By examining the performance and capabilities of these techniques, in conjunction with the insights provided in Table 11, we can conclude that the proposed method is superior to other cutting-edge methods for fault detection in suspension systems.

5. Conclusions

This study aimed to investigate the effectiveness of transfer learning in the task of suspension system fault detection using four pretrained DL networks: GoogLeNet, VGG16, AlexNet and ResNet-50. The study focused on classifying seven primary suspension fault conditions (strut mount fault, A-arm bush worn off, lower A-arm ball joint worn off, tie rod ball joint worn off, low pressure in the wheel, strut external damage, strut worn off) and one normal reference state, based on analyzing vibration radar graphs.

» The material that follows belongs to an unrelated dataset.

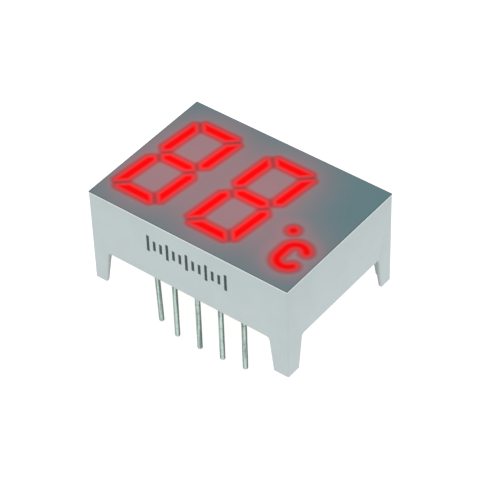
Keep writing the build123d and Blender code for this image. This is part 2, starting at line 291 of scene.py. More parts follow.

The trained networks used CNN layers to execute feature extraction, feature selection and classification in a unified manner, resulting in an end-to-end ML method. According to the study’s findings, transfer learning combined with ease of experimentation might be a viable solution for suspension system monitoring and the detection of defects. Statistical analysis showed that VGG16 produced the highest accuracy of 98.30%, followed by GoogLeNet, which yielded 96.30% accuracy, while AlexNet and ResNet-50 yielded an accuracy of 95.00% and 96.20%, respectively. VGG16 was chosen as the most optimally performing network and is recommended for performing suspension system fault detection economically. This entire procedure of fault detection in the suspension system with this method is speedy. This makes the model extremely viable to perform the task of fault detection. In terms of future scope, the proposed fault diagnosis system has the potential to be extended to handle multiple faults by integrating the superposition of sensors and accounting for varying speed conditions. Additionally, conducting real-time tests on the proposed method during vehicle operations, particularly for diagnosing suspension system faults using cruise control on a test track under constant load conditions, would yield valuable insights. Certain limitations do exist: the developed model works effectively for the acquired data; the acquisition or simulation of faults require expertise; data acquisition coupled with computational resources is a prime challenge. Finally, the study’s findings have important implications for developing modular and user-friendly defect diagnosis systems that might be implemented into commercially available vehicles for real-time detection.